### Work instructions
Return the listing word for word, as given.
--------------------------------
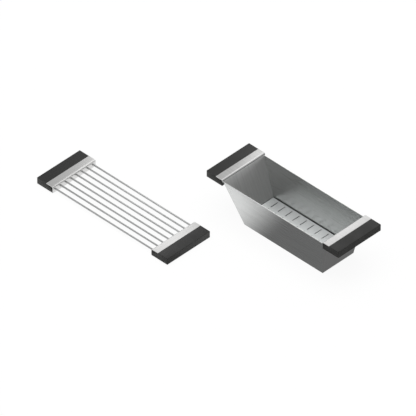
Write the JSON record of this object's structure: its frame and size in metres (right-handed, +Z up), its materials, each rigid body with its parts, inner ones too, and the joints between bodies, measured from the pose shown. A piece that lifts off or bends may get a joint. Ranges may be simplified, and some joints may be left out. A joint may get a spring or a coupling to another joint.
{
  "type": "sink drying rack and colander set",
  "caption": "Steel drying rack with round rods and a tapered steel colander with a slotted strainer tray, both with black end grips that rest on the ledges of a sink.",
  "frame": {"origin": "centre of the footprint that the rack and the colander cover together, as they stand in the picture, at the level that both stand on", "axes": "+X along the rods and the colander, towards its steeper end wall; +Y from the rack to the colander; +Z up"},
  "size_m": [0.809, 0.3684, 0.12],
  "materials": {
    "brushed_steel": "brushed",
    "rod_steel": "satin",
    "grip_plastic": "matte",
    "fastener_zinc": "zinc plated"
  },
  "bodies": {
    "colander": {"colander_trough": "brushed_steel", "colander_front_panel": "brushed_steel", "colander_back_panel": "brushed_steel", "colander_left_grip": "grip_plastic", "colander_right_grip": "grip_plastic", "colander_left_weld_nuts": "fastener_zinc", "colander_right_weld_nuts": "fastener_zinc", "colander_left_screws": "fastener_zinc", "colander_right_screws": "fastener_zinc"},
    "strainer_tray": {"strainer_tray": "brushed_steel"},
    "drying_rack": {"rack_left_channel": "brushed_steel", "rack_right_channel": "brushed_steel", "rack_left_grip": "grip_plastic", "rack_right_grip": "grip_plastic", "rack_rod_1": "rod_steel", "rack_rod_2": "rod_steel", "rack_rod_3": "rod_steel", "rack_rod_4": "rod_steel", "rack_rod_5": "rod_steel", "rack_rod_6": "rod_steel", "rack_rod_7": "rod_steel", "rack_rod_8": "rod_steel", "rack_left_weld_nuts": "fastener_zinc", "rack_right_weld_nuts": "fastener_zinc", "rack_left_screws": "fastener_zinc", "rack_right_screws": "fastener_zinc"}
  },
  "joints": [
    {"name": "tray_lift", "type": "slide", "parent": "colander", "child": "strainer_tray", "axis": [0, 0, 1], "range_m": [0, 0.13]},
    {"name": "rack_lift", "type": "slide", "parent": "colander", "child": "drying_rack", "axis": [0, 0, 1], "range_m": [0, 0.15]}
  ]
}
--------------------------------
### Exercise response
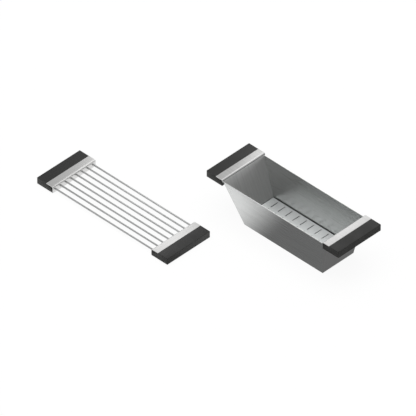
Write the JSON record of this object's structure: its frame and size in metres (right-handed, +Z up), its materials, each rigid body with its parts, inner ones too, and the joints between bodies, measured from the pose shown. A piece that lifts off or bends may get a joint. Ranges may be simplified, and some joints may be left out. A joint may get a spring or a coupling to another joint.
{
  "type": "sink drying rack and colander set",
  "caption": "Steel drying rack with round rods and a tapered steel colander with a slotted strainer tray, both with black end grips that rest on the ledges of a sink.",
  "frame": {"origin": "centre of the footprint that the rack and the colander cover together, as they stand in the picture, at the level that both stand on", "axes": "+X along the rods and the colander, towards its steeper end wall; +Y from the rack to the colander; +Z up"},
  "size_m": [0.809, 0.3684, 0.12],
  "materials": {
    "brushed_steel": "brushed",
    "rod_steel": "satin",
    "grip_plastic": "matte",
    "fastener_zinc": "zinc plated"
  },
  "bodies": {
    "colander": {"colander_trough": "brushed_steel", "colander_front_panel": "brushed_steel", "colander_back_panel": "brushed_steel", "colander_left_grip": "grip_plastic", "colander_right_grip": "grip_plastic", "colander_left_weld_nuts": "fastener_zinc", "colander_right_weld_nuts": "fastener_zinc", "colander_left_screws": "fastener_zinc", "colander_right_screws": "fastener_zinc"},
    "strainer_tray": {"strainer_tray": "brushed_steel"},
    "drying_rack": {"rack_left_channel": "brushed_steel", "rack_right_channel": "brushed_steel", "rack_left_grip": "grip_plastic", "rack_right_grip": "grip_plastic", "rack_rod_1": "rod_steel", "rack_rod_2": "rod_steel", "rack_rod_3": "rod_steel", "rack_rod_4": "rod_steel", "rack_rod_5": "rod_steel", "rack_rod_6": "rod_steel", "rack_rod_7": "rod_steel", "rack_rod_8": "rod_steel", "rack_left_weld_nuts": "fastener_zinc", "rack_right_weld_nuts": "fastener_zinc", "rack_left_screws": "fastener_zinc", "rack_right_screws": "fastener_zinc"}
  },
  "joints": [
    {"name": "tray_lift", "type": "slide", "parent": "colander", "child": "strainer_tray", "axis": [0, 0, 1], "range_m": [0, 0.13]},
    {"name": "rack_lift", "type": "slide", "parent": "colander", "child": "drying_rack", "axis": [0, 0, 1], "range_m": [0, 0.15]}
  ]
}